Once again, there was no simple two-way interaction of condition and strategy at transfer, F(4, 116) = 0.43, p = .79, suggesting that there were no condition differences in strategy use for far extension transfer problems. Additional one-way ANOVAs were conducted to determine whether strategy use varied by condition for reversal tasks (see Table 5). Condition differences did not emerge in strategy use on the reversal tasks (Recursive: F(4, 58) = 0.85, p = .43; Full Functional: F(2, 58) = 1.01, p = .37; Partial Functional: F(2, 58) = 1.54, p = .22).

Finally, we examined the use of spontaneously generated patterns (e.g., drawing a pattern or generating a table of values) at transfer. Students rarely spontaneously generated a pattern in any format when solving transfer problems, and this did not vary by condition.
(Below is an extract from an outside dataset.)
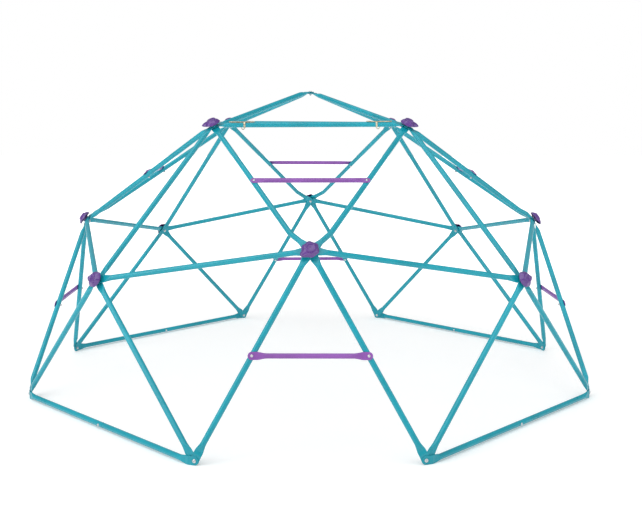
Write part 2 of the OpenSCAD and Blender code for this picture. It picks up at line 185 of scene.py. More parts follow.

One student in the sequence condition generated a sequence for one of the near extension tasks. One student in the figure condition generated a figure for the reversal task in the second transfer problem. Otherwise, tables were the main type of format that students generated, and these were generated primarily for the near extension tasks. Three students (one in each condition) created a table for the first transfer problem, and six students (three in the sequence condition, two in the table condition, and one in the figure condition) created a table for the second transfer problem.